Когда мы говорим о «выражении» или о «внутреннем мире человека», то в конечном итоге приходим к понятию индиви­дуальности, или, точнее, к понятию индивидуального «я». Именно это индивидуальное «я» является и сердцевиной прин­ципа композиции, и его целью, ибо событие композиции есть акт самовыражения индивидуального «я». Это событие фикси­руется при помощи определенной музыкальной структуры, кото­рая обязательно должна заключать в себе нечто ранее неизвест­ное, или «новацию», приводящую к уникальности и неповторимо­сти музыкальной структуры, соответствующей неповторимым качествам самовыражающегося индивидуального «я». В случае бриколажа целью является не событие самовыражающегося индивидуального «я», но воссоздание структуры космоса в индивидуальности, или, говоря по-другому, приведение инди­видуального «я» в соответствие с космическим порядком. Здесь следует говорить скорее даже не о подражании и упо­доблении индивидуума космической структуре, но об отраже­нии макрокосмоса в микрокосмосе. Ведь то, что объединяет макрокосмос и микрокосмос, есть прежде всего их подчинен­ность единым музыкальным гармоническим соотношениям. Эта мысль с наибольшей яркостью проявилась в пифагорейском учении о трех видах музыки: musica mundana, musica humana и musica instrumentalis, где под «мировой музыкой» ра­зумеется устроение космоса, под «человеческой музыкой» ра­зумеется устроение человека, а «инструментальной музыке» отводится роль некоего коррелята или посредника между кос­мосом и человеком в естественном течении жизненной прак­тики. Согласно этому учению устроение космоса и устроение человека изначально подобны друг другу, однако индивиду­альное своеволие человека нарушает это подобие, восстано­вить которое и призван акт музицирования. Музыка помога­ет человеку достигнуть гармонического единства с космосом, ибо музыка есть высший гармонический порядок строения и вечного космоса, и человека, склонного к утрате своего му­зыкально-гармонического устроения из-за постоянного жела­ния удовлетворять своеволие индивидуального «я». Таким об­разом, в бриколаже роль цели-структуры выполняет косми­ческий порядок, а в качестве средства-события выступает индивидуум, отражающий этот порядок доступными ему му­зыкальными средствами.

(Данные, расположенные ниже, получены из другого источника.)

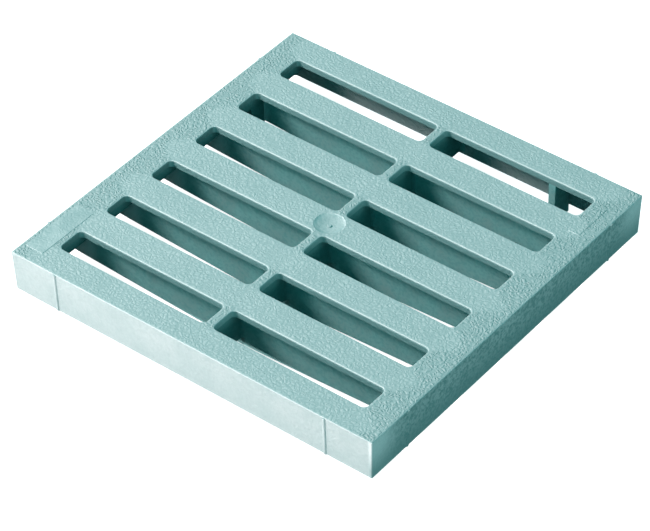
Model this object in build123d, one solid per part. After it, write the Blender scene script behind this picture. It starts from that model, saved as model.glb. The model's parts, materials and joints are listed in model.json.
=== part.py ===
from build123d import *
import math
import os

# Square slotted drain grate (gully cover) moulded in plastic.
# Millimetres, +Z up, X along the slots, Y across them. The origin is under the
# middle of the grate, at the level of its lowest points, the feet of the two lugs.
# The real thing is one moulding. Each member below is its own closed solid, and
# members meet face to face exactly where they run into one another.

# --- overall sizes ----------------------------------------------------------
SIDE = 300.0             # outer width of the square top
SKIRT_HEIGHT = 32.0      # top face down to the rim of the skirt
LUG_DROP = 6.0           # feet of the lugs below the rim of the skirt
DRAFT = 1.05             # how far each side wall leans in over its height
CORNER_RADIUS = 0.8      # upright outer corners
EDGE_ROUND = 0.6         # rounding of every edge of the top face

# --- deck and slots ---------------------------------------------------------
DECK = 5.2               # thickness of the slotted top plate
BORDER = 22.5            # solid border all round the slots
SLOT_ROWS = 6
SLOT_WIDTH = 22.0
SLOT_CORNER = 4.0        # plan radius of the slot corners
SPINE = 6.6              # bridge between the two columns of slots

# --- structure under the deck -----------------------------------------------
WALL = 5.4               # skirt wall, measured at the top
RIB = 8.0                # longitudinal rib under each tread bar
RIB_END_RISE = 2.1       # the rib's lower edge at the skirt, above the skirt's rim
RIB_BELLY = 7.4          # how much lower the rib's two slopes would meet at mid span
KEEL_RADIUS = 500.0      # round turn that joins the two slopes
WEB_RISE = 2.5           # lower edge of the spine web, above the skirt's rim
CELL_RADIUS = 3.0        # upright inner corners between ribs, web and skirt
LIP = 3.0                # thickness of the lip that hangs under the slot ends
LIP_DEPTH = 11.6         # top face to the lower edge of that lip

# --- lugs -------------------------------------------------------------------
LUG_WIDTH = 6.0
LUG_LENGTH = 14.4        # reach of the left lug from the rib that carries it
BACK_LUG_X = 91.8        # middle of the back lug, from the middle of the grate
LUG_EDGE = 0.6           # rounding of the lugs' front edges

# --- small moulded features -------------------------------------------------
DIMPLE_RADIUS = 11.0     # gate dimple in the middle of the top, in plan
DIMPLE_DEPTH = 2.6
GATE_RADIUS = 1.5        # stub of the moulding gate at the bottom of the dimple
GATE_HEIGHT = 0.8
BEAD_INSET = 38.0        # corner of the grate to the middle of a centring bead
BEAD_RADIUS = 1.5
BEAD_PROUD = 0.7
BEAD_STEP = 0.3          # top face down to the flat top of a bead
PAD_HEIGHT = 0.25        # raised pads for marking, left blank
PAD_CORNER = 1.0
PAD_EDGE = 0.15          # rounding of the pads' upper edges
PAD_WIDTH = 15.0
LEFT_PAD_EDGE = 18.0     # outer edge of the top to the pad's inner edge
LEFT_PAD_SPAN = (11.0, 63.0)      # along the left border, from the front edge
RIGHT_PAD_EDGE = 10.5    # outer edge of the top to the pad's outer edge
RIGHT_PAD_WIDTH = 9.0
RIGHT_PAD_SPAN = (240.0, 273.0)   # along the right border, from the front edge

# --- levels and lines that follow from these --------------------------------
RIM = LUG_DROP
TOP = RIM + SKIRT_HEIGHT
UNDERSIDE = TOP - DECK
RIB_END = RIM + RIB_END_RISE             # level of the rib's lower edge at the skirt
WEB_FOOT = RIM + WEB_RISE
HALF = SIDE / 2
INNER = HALF - WALL                      # inner face of the skirt
SLOT_FIELD = HALF - BORDER               # outer limit of the slots, both ways
BAR = (2 * SLOT_FIELD - SLOT_ROWS * SLOT_WIDTH) / (SLOT_ROWS - 1)
PITCH = SLOT_WIDTH + BAR
SLOT_LENGTH = SLOT_FIELD - SPINE / 2
SLOT_MIDDLE = SPINE / 2 + SLOT_LENGTH / 2
BAR_END = SLOT_FIELD - SLOT_CORNER       # the bars stop where the slot corners start
RIB_REACH = RIB / 2 + CELL_RADIUS        # half width of a rib with its flares
WEB_REACH = SPINE / 2 + CELL_RADIUS
slot_rows = [SLOT_FIELD - SLOT_WIDTH / 2 - PITCH * row for row in range(SLOT_ROWS)]
bar_rows = [SLOT_FIELD - SLOT_WIDTH - BAR / 2 - PITCH * row for row in range(SLOT_ROWS - 1)]

parts = {}


def block(x0, x1, y0, y1, z0, z1):
    """A box given by its two limits along each axis."""
    return Pos((x0 + x1) / 2, (y0 + y1) / 2, (z0 + z1) / 2) * Box(x1 - x0, y1 - y0, z1 - z0)


def upright(width, length, radius, z0, z1):
    """A rounded rectangle centred on the Z axis, stood up between two levels."""
    return Pos(0, 0, z0) * extrude(RectangleRounded(width, length, radius), z1 - z0)


def slice_off(solid, point, outward):
    """Cut a solid at a plane: the piece on the outward side, and what is left."""
    plane = Plane(origin=point, z_dir=outward)
    return solid.split(plane, keep=Keep.TOP), solid.split(plane, keep=Keep.BOTTOM)


def upright_edges(solid, y):
    """The vertical edges of a solid that lie at one Y."""
    edges = solid.edges().filter_by(Axis.Z)
    return edges.filter_by_position(Axis.Y, y - 0.01, y + 0.01)


def round_top(solid):
    """Round every edge of a solid's top face."""
    return fillet(solid.faces().sort_by(Axis.Z)[-1].edges(), EDGE_ROUND)


# --- outer shape: a drafted block -------------------------------------------
foot = SIDE - 2 * DRAFT
envelope = loft([
    Pos(0, 0, RIM) * RectangleRounded(foot, foot, CORNER_RADIUS),
    Pos(0, 0, TOP) * RectangleRounded(SIDE, SIDE, CORNER_RADIUS),
])

# --- deck: the top plate with its slots, rounded edges and gate dimple -------
deck = envelope & block(-SIDE, SIDE, -SIDE, SIDE, UNDERSIDE, TOP)
slot = upright(SLOT_LENGTH, SLOT_WIDTH, SLOT_CORNER, UNDERSIDE - DECK, TOP + DECK)
for y in slot_rows:
    for side in (-1, 1):
        deck -= Pos(side * SLOT_MIDDLE, y, 0) * slot
deck = round_top(deck)

ball_radius = (DIMPLE_RADIUS ** 2 + DIMPLE_DEPTH ** 2) / (2 * DIMPLE_DEPTH)
dimple_floor = TOP - DIMPLE_DEPTH
ball = Pos(0, 0, dimple_floor + ball_radius) * Sphere(ball_radius)
gate_root = (dimple_floor + UNDERSIDE) / 2
gate = Pos(0, 0, gate_root) * extrude(Circle(GATE_RADIUS), dimple_floor + GATE_HEIGHT - gate_root)
gate = fillet(gate.edges().sort_by(Axis.Z)[-1], GATE_HEIGHT / 2)
deck = deck - ball + gate

# The deck comes apart into its border and, from back to front, the links of the
# spine and the tread bars between them.
parts["border_front"], rest = slice_off(deck, (0, -SLOT_FIELD, 0), (0, -1, 0))
parts["border_back"], rest = slice_off(rest, (0, SLOT_FIELD, 0), (0, 1, 0))
parts["border_left"], rest = slice_off(rest, (-BAR_END, 0, 0), (-1, 0, 0))
parts["border_right"], rest = slice_off(rest, (BAR_END, 0, 0), (1, 0, 0))
for number, y in enumerate(bar_rows, 1):
    parts[f"spine_link_{number}"], rest = slice_off(rest, (0, y + BAR / 2, 0), (0, 1, 0))
    parts[f"tread_bar_{number}"], rest = slice_off(rest, (0, y - BAR / 2, 0), (0, 1, 0))
parts[f"spine_link_{SLOT_ROWS}"] = rest

# --- skirt: four side walls, mitred at the corners ---------------------------
cavity = upright(2 * INNER, 2 * INNER, CELL_RADIUS, RIM - DECK, UNDERSIDE)
skirt = (envelope & block(-SIDE, SIDE, -SIDE, SIDE, RIM, UNDERSIDE)) - cavity
quarter = make_face(Polyline((0, 0), (-SIDE, -SIDE), (SIDE, -SIDE), close=True))
quarter = Pos(0, 0, RIM) * extrude(quarter, SKIRT_HEIGHT)
for turn, name in enumerate(("front", "right", "back", "left")):
    parts[f"skirt_{name}"] = skirt & (Rot(0, 0, 90 * turn) * quarter)

# --- ribs: plates that belly down, flared where they meet skirt and web ------
keel_left = (-INNER, RIB_END)
keel_right = (INNER, RIB_END)
keel = FilletPolyline(keel_left, (0, RIB_END - RIB_BELLY), keel_right, radius=KEEL_RADIUS)
back_edge = Polyline(keel_right, (INNER, UNDERSIDE), (-INNER, UNDERSIDE), keel_left)
rib = extrude(Plane.XZ * make_face(keel + back_edge), RIB / 2, both=True)
flares = [
    block(-INNER, CELL_RADIUS - INNER, -RIB_REACH, RIB_REACH, RIB_END, UNDERSIDE),
    block(INNER - CELL_RADIUS, INNER, -RIB_REACH, RIB_REACH, RIB_END, UNDERSIDE),
    block(-WEB_REACH, WEB_REACH, -RIB_REACH, RIB_REACH, WEB_FOOT, UNDERSIDE),
]
cell_width = INNER - SPINE / 2
cell_middle = (INNER + SPINE / 2) / 2
cell = upright(cell_width, PITCH - RIB, CELL_RADIUS, 0, UNDERSIDE)
for flare in flares:
    for side in (-1, 1):
        for end in (-1, 1):
            flare -= Pos(side * cell_middle, end * PITCH / 2, 0) * cell
    rib += flare
for number, y in enumerate(bar_rows, 1):
    parts[f"belly_rib_{number}"] = Pos(0, y, 0) * rib

# --- spine web: runs under the links, from rib to rib and out to the skirt ---
web_start = bar_rows[0] + RIB_REACH
end_web = block(-WEB_REACH, WEB_REACH, web_start, INNER, WEB_FOOT, UNDERSIDE)
end_cell_length = INNER - bar_rows[0] - RIB / 2
end_cell = upright(cell_width, end_cell_length, CELL_RADIUS, 0, UNDERSIDE)
for side in (-1, 1):
    end_web -= Pos(side * cell_middle, INNER - end_cell_length / 2, 0) * end_cell
web_length = PITCH - 2 * RIB_REACH
middle_web = block(
    -SPINE / 2, SPINE / 2, -web_length / 2, web_length / 2, WEB_FOOT, UNDERSIDE
)
parts["spine_web_1"] = end_web
for number, y in enumerate(slot_rows[1:-1], 2):
    parts[f"spine_web_{number}"] = Pos(0, y, 0) * middle_web
parts[f"spine_web_{SLOT_ROWS}"] = Rot(0, 0, 180) * end_web

# --- lugs: one on the back skirt, one on the first rib -----------------------
back_lug = block(
    BACK_LUG_X - LUG_WIDTH / 2, BACK_LUG_X + LUG_WIDTH / 2, SLOT_FIELD, INNER, 0, UNDERSIDE
)
parts["lug_back"] = fillet(upright_edges(back_lug, SLOT_FIELD), LUG_EDGE)
lug_back_face = bar_rows[0] - RIB / 2
lug_front_face = lug_back_face - LUG_LENGTH
left_lug = block(
    -SLOT_FIELD - LUG_WIDTH, -SLOT_FIELD, lug_front_face, lug_back_face, 0, UNDERSIDE
)
parts["lug_left"] = fillet(upright_edges(left_lug, lug_front_face), LUG_EDGE)

# --- lips: short walls under the outer ends of the slots, from rib to rib ----
rib_faces = [INNER]
for y in bar_rows:
    rib_faces += [y + RIB / 2, y - RIB / 2]
rib_faces.append(-INNER)
lip_level = TOP - LIP_DEPTH
left_lip = []
right_lip = []
for back, front in zip(rib_faces[0::2], rib_faces[1::2]):
    clear_back = lug_front_face if back == lug_back_face else back
    left_lip.append(
        block(-SLOT_FIELD - LIP, -SLOT_FIELD, front, clear_back, lip_level, UNDERSIDE)
    )
    right_lip.append(block(SLOT_FIELD, SLOT_FIELD + LIP, front, back, lip_level, UNDERSIDE))
parts["end_lip_left"] = Compound(left_lip)
parts["end_lip_right"] = Compound(right_lip)

# --- centring beads: part round, up the leaning outer faces ------------------
lean = math.degrees(math.atan2(DRAFT, SKIRT_HEIGHT))
bead = Pos(0, BEAD_RADIUS - BEAD_PROUD, 0) * extrude(Circle(BEAD_RADIUS), SKIRT_HEIGHT, both=True)
bead = Pos(0, DRAFT - HALF, RIM) * Rot(lean, 0, 0) * bead
bead &= block(-SIDE, SIDE, -SIDE, SIDE, RIM, TOP - BEAD_STEP)
bead_offset = HALF - BEAD_INSET
bead -= Pos(-bead_offset, 0, 0) * round_top(envelope)
for turn, name in enumerate(("front", "right", "back", "left")):
    pair = [Pos(side * bead_offset, 0, 0) * bead for side in (-1, 1)]
    parts[f"centring_beads_{name}"] = Rot(0, 0, 90 * turn) * Compound(pair)


# --- marking pads: thin raised plates on the left and right borders --------
def pad(width, span, middle_x):
    """A thin pad with rounded corners, lying on the top face."""
    length = span[1] - span[0]
    plate = upright(width, length, PAD_CORNER, TOP, TOP + PAD_HEIGHT)
    plate = fillet(plate.faces().sort_by(Axis.Z)[-1].edges(), PAD_EDGE)
    return Pos(middle_x, (span[0] + span[1]) / 2 - HALF, 0) * plate


left_pad_x = LEFT_PAD_EDGE - PAD_WIDTH / 2 - HALF
right_pad_x = HALF - RIGHT_PAD_EDGE - RIGHT_PAD_WIDTH / 2
parts["marking_pad_left"] = pad(PAD_WIDTH, LEFT_PAD_SPAN, left_pad_x)
parts["marking_pad_right"] = pad(RIGHT_PAD_WIDTH, RIGHT_PAD_SPAN, right_pad_x)

os.makedirs("parts", exist_ok=True)
for name, shape in parts.items():
    export_step(shape, f"parts/{name}.step")
print(len(parts), "nodes written")
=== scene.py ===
import json
import math

import bpy
from mathutils import Matrix, Vector


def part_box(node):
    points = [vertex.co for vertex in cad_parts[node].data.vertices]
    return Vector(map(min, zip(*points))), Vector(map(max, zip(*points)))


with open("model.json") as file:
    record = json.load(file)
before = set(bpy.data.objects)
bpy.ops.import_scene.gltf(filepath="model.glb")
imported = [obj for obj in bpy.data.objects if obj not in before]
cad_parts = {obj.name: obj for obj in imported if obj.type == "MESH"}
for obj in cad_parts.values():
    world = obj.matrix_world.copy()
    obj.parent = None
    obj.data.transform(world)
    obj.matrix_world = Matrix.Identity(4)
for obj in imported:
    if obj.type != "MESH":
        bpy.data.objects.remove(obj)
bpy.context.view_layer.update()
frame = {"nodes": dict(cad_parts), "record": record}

# Lengths are in metres and angles in degrees. X runs along the slots and Y across them.
MM = 0.001

# --- places read from the frame ------------------------------------------------------
border_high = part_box("border_front")[1]
bar_low, bar_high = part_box("tread_bar_1")
second_bar_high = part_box("tread_bar_2")[1]
web_low, web_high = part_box("spine_web_2")

HALF = border_high.x                        # half the side of the grate
TOP = border_high.z
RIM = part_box("skirt_right")[0].z            # the lower rim of the skirt
SLOT_FIELD = -border_high.y                 # from the middle out to the border
SPINE = web_high.x - web_low.x              # width of the spine
BAR = bar_high.y - bar_low.y                # width of a bar
PITCH = bar_high.y - second_bar_high.y      # from one bar, or slot, to the next
SLOT_WIDTH = PITCH - BAR
SLOT_CORNER = SLOT_FIELD - bar_high.x       # radius of a slot's corners
SLOT_LENGTH = SLOT_FIELD - SPINE / 2
SLOT_MIDDLE = SPINE / 2 + SLOT_LENGTH / 2
RIB = 8 * MM                                # thickness of a rib, without the fillets in its box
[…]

Приведенное только что положение позволяет уточнить применявшееся нами ранее понятие «человек традиционных культур», которое не очень корректно противопоставлялось понятию «исторически ориентированный человек». При более пристальном рассмотрении «человек традиционных культур» предстает человеком, для которого сущее раскрывается как космос, причем космос, понимаемый как единый, целый и живой организм. Именно это и отличает «человека традицион­ных культур» от «человека исторически ориентированного», для которого сущее раскрывается как история, которая пре­вращает живой космос в бездушный универсум, представля­ющий собой всего лишь некое вместилище для развертывания исторического процесса. Здесь еще раз уместно напомнить о подмеченной Леви-Строссом «глубокой антипатии между ис­торией и системами классификаций», ибо левистроссовскис системы классификаций есть не что иное, как проявление космического порядка. Ведь пяти- и семиступенные лады, взятые сами по себе, представляют собой именно системы классификации космических первоэлементов, жизненных стихий или планет, однако тс же семиступенные лады теря­ют все свои классификационные и системные свойства, ока­завшись в контексте темперации и квинтового тонального круга, олицетворяющего собой бездонный универсум, отменя­ющий саму идею живого органичного космоса. Таким обра­зом, более точная формулировка противопоставления «челове­ка традиционных культур» «человеку исторически ориентированному» будет выглядеть как противопоставление «человека, гармонирующего с космосом», «человеку, творящему исто­рию». Если же мы будем говорить о том, что «человек, гармо­нирующий с космосом», есть человек традиционных культур прошлого и настоящего, то следует сказать и о том, что «че­ловек, творящий историю», есть человек западноевропейской цивилизации Нового времени по преимуществу. Однако сей­час мы не будем касаться этого вопроса, но подчеркнем лишь важность противопоставления космоса и истории как диамет­рально противоположных ориентиров сознания, приводящих к возникновению различных типов музыки: музыки человека, отражающего в себе космический порядок и сливающегося с космосом, и музыки человека, творящего историю путем вы­ражения своего «я».